[Records with modeling code]
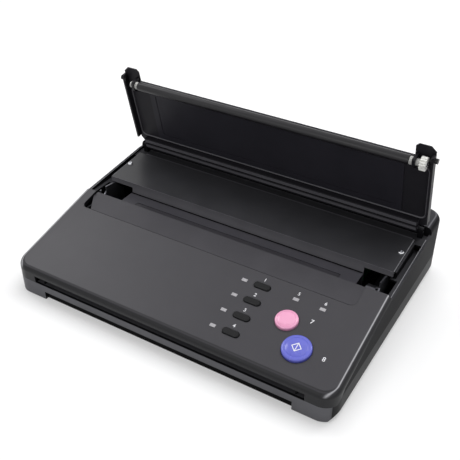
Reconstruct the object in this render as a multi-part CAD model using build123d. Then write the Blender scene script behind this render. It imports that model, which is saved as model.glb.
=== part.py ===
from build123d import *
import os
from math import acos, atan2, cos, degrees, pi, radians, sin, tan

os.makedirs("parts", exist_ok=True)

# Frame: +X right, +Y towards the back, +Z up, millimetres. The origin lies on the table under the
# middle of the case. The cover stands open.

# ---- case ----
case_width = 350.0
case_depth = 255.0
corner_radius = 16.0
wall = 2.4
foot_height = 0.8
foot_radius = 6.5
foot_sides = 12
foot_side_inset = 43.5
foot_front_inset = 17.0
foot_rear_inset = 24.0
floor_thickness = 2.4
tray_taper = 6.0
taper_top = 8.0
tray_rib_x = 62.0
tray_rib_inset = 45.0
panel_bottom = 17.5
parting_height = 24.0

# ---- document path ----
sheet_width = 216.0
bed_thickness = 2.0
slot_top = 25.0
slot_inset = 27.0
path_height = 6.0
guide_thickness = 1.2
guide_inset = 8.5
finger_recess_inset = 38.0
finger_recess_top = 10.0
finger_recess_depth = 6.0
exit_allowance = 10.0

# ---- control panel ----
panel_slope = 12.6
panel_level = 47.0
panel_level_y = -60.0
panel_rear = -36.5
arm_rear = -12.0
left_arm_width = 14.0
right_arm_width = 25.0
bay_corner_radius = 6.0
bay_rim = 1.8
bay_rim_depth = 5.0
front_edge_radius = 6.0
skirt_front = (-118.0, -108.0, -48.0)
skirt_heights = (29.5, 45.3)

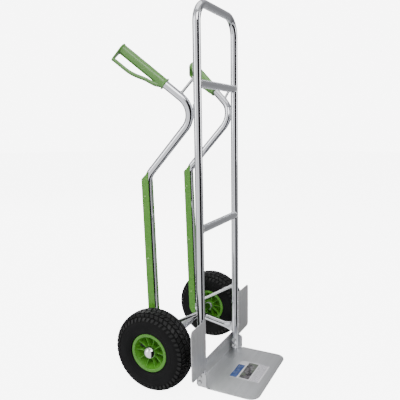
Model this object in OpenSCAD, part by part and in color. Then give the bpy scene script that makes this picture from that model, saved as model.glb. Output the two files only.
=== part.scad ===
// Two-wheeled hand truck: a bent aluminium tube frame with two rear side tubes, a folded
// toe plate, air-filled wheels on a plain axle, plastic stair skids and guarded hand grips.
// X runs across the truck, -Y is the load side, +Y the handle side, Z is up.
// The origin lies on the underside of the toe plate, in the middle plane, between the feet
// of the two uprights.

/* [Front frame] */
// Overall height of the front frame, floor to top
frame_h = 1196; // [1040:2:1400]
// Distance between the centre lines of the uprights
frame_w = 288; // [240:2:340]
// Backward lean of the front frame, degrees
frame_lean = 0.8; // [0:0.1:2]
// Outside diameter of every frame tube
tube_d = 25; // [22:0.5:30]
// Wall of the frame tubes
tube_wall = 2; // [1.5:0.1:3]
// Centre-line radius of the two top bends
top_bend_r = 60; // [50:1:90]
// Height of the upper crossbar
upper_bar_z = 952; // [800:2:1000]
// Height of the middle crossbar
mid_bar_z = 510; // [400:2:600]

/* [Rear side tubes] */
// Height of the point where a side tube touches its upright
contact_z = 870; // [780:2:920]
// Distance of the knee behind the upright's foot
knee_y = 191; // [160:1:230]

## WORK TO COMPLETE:
Your task is to gather every line with the word "this" and copy it.

## EXERCISE SOLUTION:
Reconstruct the object in this render as a multi-part CAD model using build123d. Then write the Blender scene script behind this render. It imports that model, which is saved as model.glb.
Model this object in OpenSCAD, part by part and in color. Then give the bpy scene script that makes this picture from that model, saved as model.glb. Output the two files only.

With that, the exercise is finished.